I left my home community years ago and I've lived most of my life now in the city. Although I was born 100% Indigenous on both sides of my family, people from my home community look down on me as being less than Native because I don't live there any more or practice the culture like they do. Meanwhile, I'm obviously a big brown long haired Native guy living in the south and I'm never treated as a normal member of society ... everyone just automatically thinks of me as a drunken uneducated Indian from the north that doesn't know anything about living in the south. Although I have full status, I don't get the benefits because I live off reserve ... I get some tax off on things but doing my taxes at the end of the year is a nightmare. I have to fight for any kind of basic benefits and if I talk to my home community, I'm placed at the bottom of the list because I don't live there. It's messed up.
Meanwhile I keep running into people working at big organization making a ton of money who only have 1/2, 1/4, 1/8 ... even 1/16 or 1/32 blood ancestry and get full Native benefits and live in the city. I actually know a few blonde haired blue eyed full status Native people that live with more help than me. It's so weird because I've also known people with full ancestry like me but for all kinds of historical reasons either lost or couldn't get their full status recognition.
At this point ... the identity or identifying is more important than the actual people who have majority Indigenous ancestry. I also don't enjoy discussing it with people because then it starts sounding like advocating for Eugenics or racist ideas of who should or shouldn't be Indigenous or identify as Indigenous.
But whatever the conversation or debate is ... it always feels like actual indigenous people, especially those living on their territories in their own communities on their own lands are the ones who get the short end of the stick.
I have no idea what you have gone though. From your words here you perfectly describe being caught between two mutually opposing worlds - which you fit into neither. THAT I think many of us here on Lemmy get, which is probably why you fit in so well here:-). But of course that helps with neither your taxes nor reservation priorities so... the benefits to belonging here are purely intangible.
Why do they get full Native benefits? Do they live on the reservation for some period of the year? Can you do that - like if you lived 11 months in the city vs. 1 on the reservation, would that help? Well, it's your life and I've no call to speak to it, just wondering if you can do anything to improve your situation. Surely the details here must be excruciating to have to work through - varying per area of the country and possibly by tribe, etc. I will add that it is good to see that while you are not standing on top of the world looking down on everyone else around you, neither are you at the very bottom looking at everyone else who always gets more than you - that is the best place to be, imho, somewhere in the middle.
Though absolutely agreed that the reservations get the absolute shortest end of the stick. In the USA the highest murder rate (not absolute numbers, b/c the population is quite small) is not black people as I had thought most of my life, but rather among native peoples.

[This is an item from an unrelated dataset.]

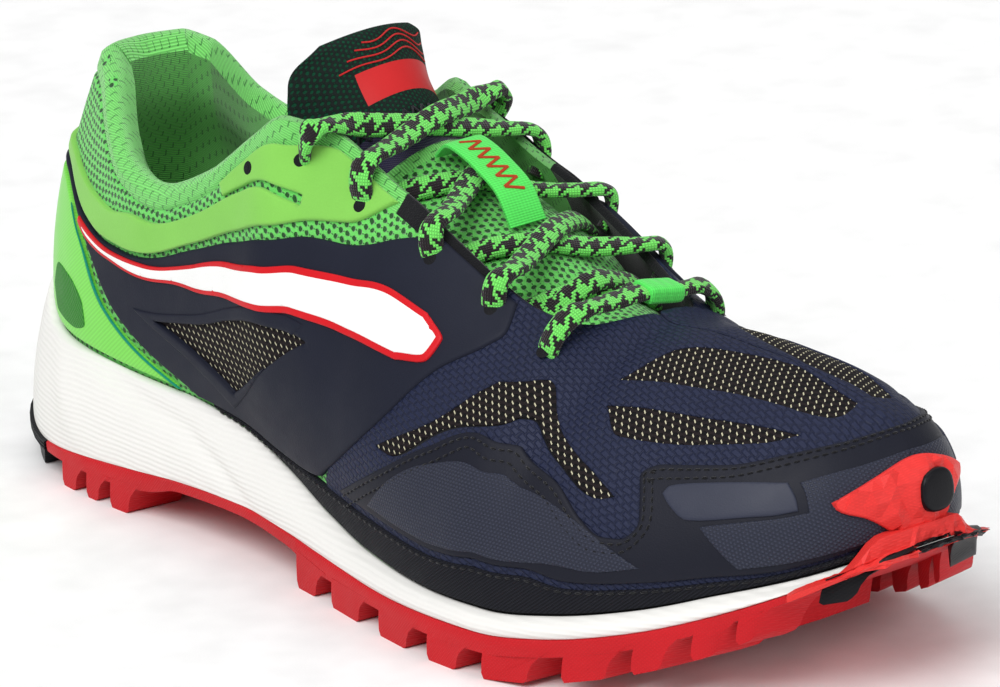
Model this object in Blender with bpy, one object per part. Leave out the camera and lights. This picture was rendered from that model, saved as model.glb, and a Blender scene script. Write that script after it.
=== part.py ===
"""Trail running shoe for the right foot, built from its maker's separate pieces.

+X points to the toe, -Y is the outer (lateral) side and +Z is up. Sizes are in metres.
A place on the upper is given by two shares. The turn is 0 at the heel and 1 at the toe, runs along the
lateral side from 0 to 1 and back along the medial side from 1 to 2. The rise is 0 at the sole and 1 at
the collar, the throat or the ridge of the toe box.
"""

import math

import bmesh
import bpy
import numpy as np
from mathutils import Matrix, Vector
from mathutils.geometry import delaunay_2d_cdt

# Driving sizes
LENGTH = 0.292
BALL_WIDTH = 0.108
HEEL_WIDTH = 0.084
HEEL_STACK = 0.0305
BALL_STACK = 0.0135
TOE_SPRING = 0.032
COLLAR_RISE = 0.067
INSTEP_RISE = 0.079
TOE_BOX_RISE = 0.054
TOE_TURN_IN = 0.009
FOOT_INSET = 0.009
UPPER_WALL = 0.002
COLLAR_PAD = 0.0075
COLLAR_ROLL = 0.0028
OVERLAY_WALL = 0.0009
OVERLAY_GAP = 0.0006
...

And now you are "cool", which totally makes up for all of the past deeds - and especially the current, ongoing murders - r-r-right?! /s
Life will never, ever be fair, but I am glad that for people in the future it is at least improving:-). At the same time, it royally sucks that you had to go through all that pain just to get to here.:-(
I'm a middle aged man and more and more, I'm starting to act or speak like some wise old sage like the Elders I remembered as a kid. The funny part is that I am starting to realize that those wise old sages I remembered were probably just as confused, unaware and dumbfounded by the world as I am now.
I used to get mad about it all, shake my hands in the air and get frustrated ... but now I really don't care. I live my life, treat others nicely and with respect, hold my ground against those that want to spread hate or fear and generally try not to disturb the waters too much - they are already disturbed enough as it is .. lol
It's good to just talk about these things and to have a caring, respectful, kind and sympathetic person such as yourself to listen to it all. That makes me feel far better than any kind of magic solution to these complex problems.
Kitchi-Meegwetch doodem ... naspeeteh neeseekeenehsin ... ehkooteh
It means 'Thanks very much my friend .... I am very grateful for your kindness ... that is all' in northern Ojibway or Oji-Cree
I'm not middle aged but I'm increasingly seeing how lost and confused my familial elders were when I was younger. The older I get thr more I see their brave faces as an act they told themselves because I'm putting that same face on too. I think we're all lost and confused, the difference between the wise and the foolish is being able to accept that and navigate around it or denying it or failing to figure out how to handle it.
The older I get (I'm not that old yet tho) ... the more I realize that most people of all ages, including who we see as wise old folk are all just people doing the best they can to try to figure out this strange reality we live in. Those old wise people get it wrong much of the time but get it right enough of the time for younger people to think that older people actually know what they are doing.